For those who, like us, have received the gift of priesthood, communion takes on the specific aspect of pastoral charity. St. Augustine refers to the priestly ministry as "amoris officium", the task and duty of love: "Sit amoris officium pascere dominicum gregem", may it be the task and duty of love to graze the flock of the Lord (In Iohannis Evangelium Tractatus 123,5). The Holy Father has given us a rather suggestive comment of these words of St. Augustine, saying that "the priest who accepts the vocation to the ministry is able to make this a choice of love, so that the Church and souls become his main interest, and with this concrete spirituality he becomes capable of loving the universal Church and that portion of her which is entrusted to him, with all the enthusiasm of a husband for his spouse" (Speech to the priests on 4 November 1980).

Pastoral charity undoubtedly finds its best nourishment and its fullest expression in the Eucharist. Our daily Mass is therefore the secret of our capacity to serve without tiring, to love and to forgive. May the words of the Pope on 27 October 1995, at the Symposium promoted by the Congregation of the Clergy on the 30th anniversary of the Decree "Presbyterorum ordinis", also be the truth of our lives day by day for us bishops and priests: "The Holy Mass is absolutely the centre of my life and of every day of mine."
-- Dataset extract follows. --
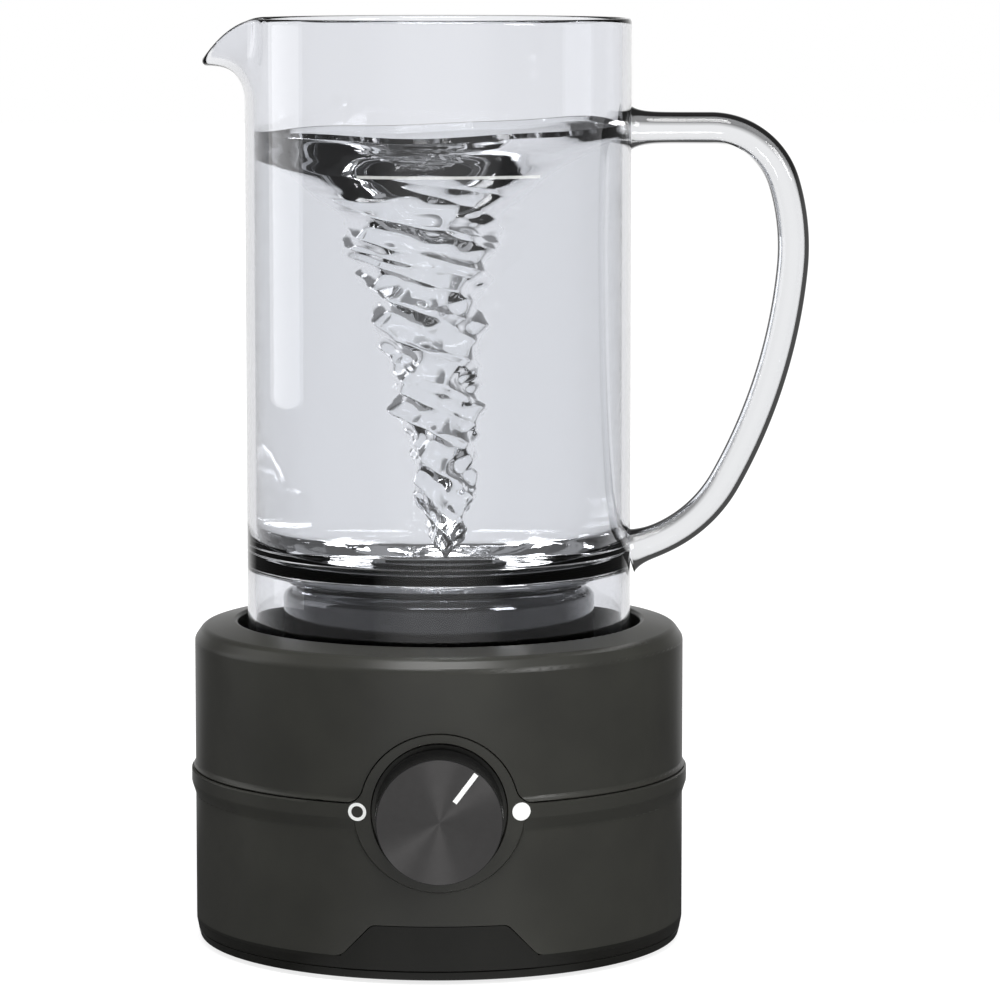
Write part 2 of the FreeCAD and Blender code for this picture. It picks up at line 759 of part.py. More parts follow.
def make_knob_body():
    back = recess_floor + knob_gap
    front = knob_face - knob_cap_thickness + 0.2
    body = Part.makeCone(knob_radius + knob_draft, knob_radius, front - back,
                         Vector(0, -back, knob_height), Vector(0, -1, 0))
    cap_seat = spindle(knob_radius - knob_cap_inset, knob_face - knob_cap_thickness, knob_face + 1.0)
    hollow = spindle(knob_radius - 2.2, back - 1.0, front - 2.6)
    core = spindle(5.4, recess_floor + 5.2, front - 2.0)
    rib = block(2 * knob_radius - 3.0, front - recess_floor - 8.0, knob_height - 0.7, knob_height + 0.7,
                0.0, -(front + recess_floor + 6.0) / 2)
    bore = spindle(control_shaft_radius, back - 1.0, shaft_end)
    return body.cut(hollow).fuse([core, rib]).cut([cap_seat, bore]).removeSplitter()


def pointer_bar(back, front):
    bar = Part.makeBox(pointer_width, front - back, pointer_end - pointer_start,
                       Vector(-pointer_width / 2, -front, knob_height + pointer_start))
    return bar.rotated(Vector(0, 0, knob_height), Vector(0, 1, 0), pointer_angle)


def make_knob_cap():
    back = knob_face - knob_cap_thickness
    disc = spindle(knob_radius - knob_cap_inset, back, knob_face)
    return disc.cut(pointer_bar(knob_face - pointer_depth, knob_face + 1.0))


def make_knob_pointer():
    return pointer_bar(knob_face - pointer_depth, knob_face)


def mark_disc(radius, x):
    disc = spindle(radius, base_radius - 20.0, ridge_radius + 4.0, x)
    return disc.common(sleeve(ridge_radius + print_thickness, ridge_radius, 0.0, 2 * knob_height))


def make_off_mark():
    return mark_disc(mark_radius, -mark_reach).cut(spindle(mark_radius - mark_line, 20.0, 80.0, -mark_reach))


def make_on_mark():
    return mark_disc(mark_radius, mark_reach)


# Electrical pieces in the base

def board_corners():
    x = board_length / 2 - board_corner_inset
    y = board_width / 2 - board_corner_inset
    return [(sx * x, board_centre + sy * y) for sx in (-1, 1) for sy in (-1, 1)]


def make_circuit_board():
    board = block(board_length, board_width, board_height, board_top, 0.0, board_centre)
    return board.cut([column(screw_radius, board_height, board_top, x, y) for x, y in board_corners()])


def make_board_screws():
    return [screw(x, y, board_top, tray_top + 3.0, False) for x, y in board_corners()]


def make_mains_transformer():
    return block(core_length, core_width, board_top, board_top + core_height, core_x, board_centre + core_y)


def make_transformer_coil():
    wrap = block(coil_length, coil_width, board_top + 3.0, board_top + core_height - 3.0, core_x, board_centre + core_y)
    return wrap.cut(make_mains_transformer())


def make_smoothing_capacitor():
    can = turned([
        (0.0, 0.0, 0.0),
        (capacitor_radius, 0.0, 0.6),
        (capacitor_radius, capacitor_height, 0.6),
        (0.0, capacitor_height, 0.0),
    ])
    return can.translated(Vector(9.0, board_centre + 12.0, board_top))


def make_bridge_rectifier():
    return block(12.0, 4.0, board_top, board_top + 10.0, 25.0, board_centre + 12.0)


def make_heat_sink():
    back = block(16.0, 2.0, board_top, board_top + 14.0, 24.0, board_centre)
    fins = [block(1.2, 8.0, board_top, board_top + 14.0, 24.0 + x, board_centre - 3.0) for x in (-7.0, -2.4, 2.4, 7.0)]
    return back.fuse(fins).removeSplitter()


def make_terminal_block():
    return block(34.0, 9.0, board_top, terminal_top, 0.0, terminal_y)


def make_motor_leads():
    leads = []
    for side in (-1, 1):
        top = end_cap_foot + 1.0
        points = [
            Vector(side * 12.0, 3.0, top),
            Vector(side * 12.0, 3.0, top - 5.0),
            Vector(side * 13.5, terminal_y, terminal_top + 6.0),
            Vector(side * 13.5, terminal_y, terminal_top),
        ]
        leads.append(lead(points, lead_radius))
    return leads


def make_switch_leads():
    leads = []
    for side in (-1, 1):
        height = knob_height - 4.5
        back = -(recess_back - 15.5)
        points = [
            Vector(side * 4.0, back, height),
            Vector(side * 4.0, back + 9.0, height),
            Vector(side * 5.0, terminal_y - 10.0, height - 4.0),
            Vector(side * 5.0, terminal_y, terminal_top + 8.0),
            Vector(side * 5.0, terminal_y, terminal_top),
        ]
        leads.append(lead(points, lead_radius))
    return leads


def make_cord_grommet():
    def ring(radius, start, end):
        return Part.makeCylinder(radius, end - start, Vector(0, start, inlet_height), Vector(0, 1, 0))

    outer_seat = base_radius - 0.8
    inner_face = math.sqrt(base_inner**2 - inlet_flange**2) - 0.2
    body = ring(inlet_flange, outer_seat, outer_seat + 1.8)
    body = body.fuse([ring(inlet_sleeve, inner_face, outer_seat), ring(inlet_flange, inner_face - 2.0, inner_face)])
    return body.cut(ring(inlet_radius, inner_face - 3.0, outer_seat + 3.0))


# Carafe

def spout_section(step, inset, lift):
    # A section across the spout. Step runs from 0 at the glass wall to 1 at the tip.
    inside = min(max(step, 0.0), 1.0)
    x = -(spout_root + (spout_tip - spout_root) * step)
    top = spout_tip_height + (rim_height - spout_tip_height) * (1 - inside**2) + lift
    bottom = spout_underside - 11.0 * (1 - inside)**8 + inset
    half_width = spout_tip_half_width + (spout_root_half_width - spout_tip_half_width) * (1 - step) - inset
    left = Vector(x, -half_width, top)
    right = Vector(x, half_width, top)
    bowl = Part.Arc(left, Vector(x, 0, bottom), right).toShape()
    return Part.Wire([bowl, Part.LineSegment(right, left).toShape()])


def make_carafe_glass():
    inner = carafe_inner
    vessel = turned([
        (carafe_radius, skirt_foot_height, 1.0),
        (carafe_radius, rim_height, 1.1),
        (inner, rim_height, 1.1),
        (inner, carafe_floor + dish_rise + 0.6, 8.0),
        (dish_radius - 1.6, carafe_floor, 14.0),
        (0.0, carafe_floor, 0.0),
        (0.0, seat_height, 0.0),
        (dish_radius, seat_height, 10.0),
        (inner, seat_height + dish_rise, 1.2),
        (inner, skirt_foot_height, 1.0),
    ])
    steps = (-0.15, 0.08, 0.3, 0.55, 0.8, 1.0)
    spout = Part.makeLoft([spout_section(step, 0.0, 0.0) for step in steps], True)
    spout = spout.cut(column(carafe_radius - glass_wall / 2, seat_height, rim_height + 10.0))
    cut_steps = (-0.4, 0.08, 0.3, 0.55, 0.8, 1.1)
    channel = Part.makeLoft([spout_section(step, spout_wall, 3.0) for step in cut_steps], True)
    return vessel.fuse(spout).cut(channel).removeSplitter()


def make_carafe_handle():
    # The rod leaves the wall level, turns through its bends and comes back to the wall.
    wall = carafe_radius - glass_wall / 2
    place = Vector(wall, 0, handle_height)
    heading = 0.0
    foot = Part.makeCone(handle_foot_radius, handle_rod_radius, handle_foot_length, place, Vector(1, 0, 0))
    corner = place + Vector(handle_run + glass_wall / 2, 0, 0)
    edges = [Part.LineSegment(place, corner).toShape()]
    for radius, degrees in handle_bends:
        normal = Vector(math.sin(heading), 0, -math.cos(heading))
        centre = corner + normal * radius
        turn = math.radians(degrees)
        half = heading - turn / 2
        end = heading - turn
        middle = centre - Vector(math.sin(half), 0, -math.cos(half)) * radius
        finish = centre - Vector(math.sin(end), 0, -math.cos(end)) * radius
        edges.append(Part.Arc(corner, middle, finish).toShape())
        corner = finish
        heading = end
    along = Vector(math.cos(heading), 0, math.sin(heading))
    last = corner + along * ((wall - corner.x) / along.x)
    edges.append(Part.LineSegment(corner, last).toShape())
    path = Part.Wire(edges)
    ring = Part.Wire(Part.makeCircle(handle_rod_radius, place, Vector(1, 0, 0)))
    rod = path.makePipeShell([ring], True, False)
    low_foot = Part.makeCone(handle_foot_radius, handle_rod_radius, handle_foot_length, last, along * -1)
    print("handle end", round(last.x, 2), round(last.z, 2), "rod volume over section times length",
          round(rod.Volume / (math.pi * handle_rod_radius**2 * path.Length), 4))
    return rod.fuse([foot, low_foot]).removeSplitter()


def make_fill_line():
    low = fill_line_height - fill_line_width / 2
    sweep = fill_line_end - fill_line_start
    outer = Part.makeCylinder(carafe_radius + print_thickness, fill_line_width, Vector(0, 0, low), Vector(0, 0, 1), sweep)
    band = outer.cut(column(carafe_radius, low - 1.0, low + fill_line_width + 1.0))
    return band.rotated(Vector(0, 0, 0), Vector(0, 0, 1), fill_line_start - 90.0)


# Spinner in the carafe

def make_spinner_shell():
    foot = spinner_foot
    disc = turned([
        (0.0, foot, 0.0),
        (spinner_radius, foot, 0.8),
        (spinner_radius, foot + spinner_height, 0.8),
        (0.0, foot + spinner_height, 0.0),
    ])
    vane = block(2 * spinner_radius - 6.0, vane_width, foot + spinner_height - 0.5, foot + spinner_height + vane_rise)
    return disc.fuse(vane).cut(make_spinner_magnet()).removeSplitter()


def make_spinner_magnet():
    return block(bar_length, bar_width, spinner_foot + bar_lift, spinner_foot + spinner_height - bar_cover)


makers = {
    "upper_shell": make_upper_shell,
    "lower_shell": make_lower_shell,
    "bottom_tray": make_bottom_tray,
    "foot_ring": make_foot_ring,
    "shell_screws": make_shell_screws,
    "tray_screws": make_tray_screws,
    "drive_plinth": make_drive_plinth,
    "plinth_pad": make_plinth_pad,
    "plinth_seal": make_plinth_seal,
    "plinth_screws": make_plinth_screws,
    "motor_bracket": make_motor_bracket,
    "bracket_isolators": make_bracket_isolators,
    "bracket_screws": make_bracket_screws,
    "motor_can": make_motor_can,
    "motor_end_cap": make_motor_end_cap,
    "carbon_brushes": make_carbon_brushes,
    "motor_bushes": make_motor_bushes,
    "motor_screws": make_motor_screws,
    "field_magnets": make_field_magnets,
    "motor_shaft": make_motor_shaft,
    "armature_core": make_armature_core,
    "armature_windings": make_armature_windings,
    "commutator": make_commutator,
    "magnet_carrier": make_magnet_carrier,
    "drive_magnets": make_drive_magnets,
    "keeper_plate": make_keeper_plate,
    "carrier_grub_screw": make_carrier_grub_screw,
    "rotary_control": make_rotary_control,
    "control_washer": make_control_washer,
    "control_nut": make_control_nut,
    "control_shaft": make_control_shaft,
    "knob_body": make_knob_body,
    "knob_cap": make_knob_cap,
    "knob_pointer": make_knob_pointer,
    "off_mark": make_off_mark,
    "on_mark": make_on_mark,
    "circuit_board": make_circuit_board,
    "board_screws": make_board_screws,
    "mains_transformer": make_mains_transformer,
    "transformer_coil": make_transformer_coil,
    "smoothing_capacitor": make_smoothing_capacitor,
    "bridge_rectifier": make_bridge_rectifier,
    "heat_sink": make_heat_sink,
    "terminal_block": make_terminal_block,
    "motor_leads": make_motor_leads,
    "switch_leads": make_switch_leads,
    "cord_grommet": make_cord_grommet,
    "carafe_glass": make_carafe_glass,
    "carafe_handle": make_carafe_handle,
    "fill_line": make_fill_line,
    "spinner_shell": make_spinner_shell,
    "spinner_magnet": make_spinner_magnet,
}

for node, make in makers.items():
    save(node, make())
print("nodes", len(makers))
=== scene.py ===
import json
import math

import bpy
import numpy as np
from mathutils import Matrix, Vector


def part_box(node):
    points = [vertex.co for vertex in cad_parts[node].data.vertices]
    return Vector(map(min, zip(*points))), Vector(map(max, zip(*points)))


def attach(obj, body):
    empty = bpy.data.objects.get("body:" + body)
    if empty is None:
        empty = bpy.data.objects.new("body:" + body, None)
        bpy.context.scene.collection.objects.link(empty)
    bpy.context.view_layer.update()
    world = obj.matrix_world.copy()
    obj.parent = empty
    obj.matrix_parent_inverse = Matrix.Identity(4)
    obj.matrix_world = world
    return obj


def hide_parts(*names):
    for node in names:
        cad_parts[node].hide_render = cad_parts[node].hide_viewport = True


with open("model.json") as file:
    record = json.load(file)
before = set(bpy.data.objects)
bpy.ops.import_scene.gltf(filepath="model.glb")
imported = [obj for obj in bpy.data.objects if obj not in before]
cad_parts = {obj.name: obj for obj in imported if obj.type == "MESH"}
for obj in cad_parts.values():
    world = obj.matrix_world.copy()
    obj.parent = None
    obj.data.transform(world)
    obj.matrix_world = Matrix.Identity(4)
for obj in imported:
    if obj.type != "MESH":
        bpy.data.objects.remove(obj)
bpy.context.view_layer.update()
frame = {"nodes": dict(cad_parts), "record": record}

mm = 0.001
print("frame loaded:", len(frame["nodes"]), "nodes")


# Meshes from numpy arrays

def gridMesh(name, rows, material, body, closedFirst=None, closedLast=None):
    # rows is an array of rings, (ring, turn, xyz) in mm. Neighbouring rings are joined by quads that
    # wrap round, and a ring at either end can be closed by one middle point.
    ringCount, turnCount, _ = rows.shape
    points = [rows.reshape(-1, 3)]
    ring, turn = np.meshgrid(np.arange(ringCount - 1), np.arange(turnCount), indexing="ij")
    here = ring * turnCount + turn
    beside = ring * turnCount + (turn + 1) % turnCount
    quads = np.stack([here, beside, beside + turnCount, here + turnCount], axis=-1).reshape(-1, 4)
    faces = quads.tolist()
    turns = np.arange(turnCount)
    count = ringCount * turnCount
    if closedFirst is not None:
        points.append(np.array([closedFirst]))
        fan = np.stack([np.full(turnCount, count), (turns + 1) % turnCount, turns], axis=-1)
        faces += fan.tolist()
        count += 1
    if closedLast is not None:
        points.append(np.array([closedLast]))
        last = (ringCount - 1) * turnCount
        fan = np.stack([np.full(turnCount, count), last + turns, last + (turns + 1) % turnCount], axis=-1)
        faces += fan.tolist()
    mesh = bpy.data.meshes.new(name)
    mesh.from_pydata((np.concatenate(points) * mm).tolist(), [], faces)
    mesh.polygons.foreach_set("use_smooth", [True] * len(mesh.polygons))
    mesh.materials.append(material)
    mesh.update()
    piece = bpy.data.objects.new(name, mesh)
    bpy.context.scene.collection.objects.link(piece)
    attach(piece, body)
    return piece


def smoothStep(value):
    # 3v^2 - 2v^3 with v held between 0 and 1
    held = np.clip(value, 0.0, 1.0)
    return held * held * (3.0 - 2.0 * held)


# Materials

def linear(hexText):
    # sRGB hex text to the linear colour that a shader takes
    parts = [int(hexText[start:start + 2], 16) / 255.0 for start in (1, 3, 5)]
    return tuple(p / 12.92 if p <= 0.04045 else ((p + 0.055) / 1.055) ** 2.4 for p in parts) + (1.0,)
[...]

In order to be really fruitful and effective, the pastoral of vocations to the priesthood first of all needs priests and bishops who live in this way, and who, finding the sense and joy of their life in the mystery of their vocation and election, know how to communicate and diffuse this joy spontaneously and naturally, in order to attract other brothers, young and adults, to the priesthood. I would particularly like to dedicate this office of Lauds to prayer for vocations, because the priest who loves the Church and who devotes himself to her must be concerned with the future of the Church, a future in which the priesthood will remain, as it has always been, a vital element of the life and mission of the Church. May Holy Mary our Mother give strength to our prayer.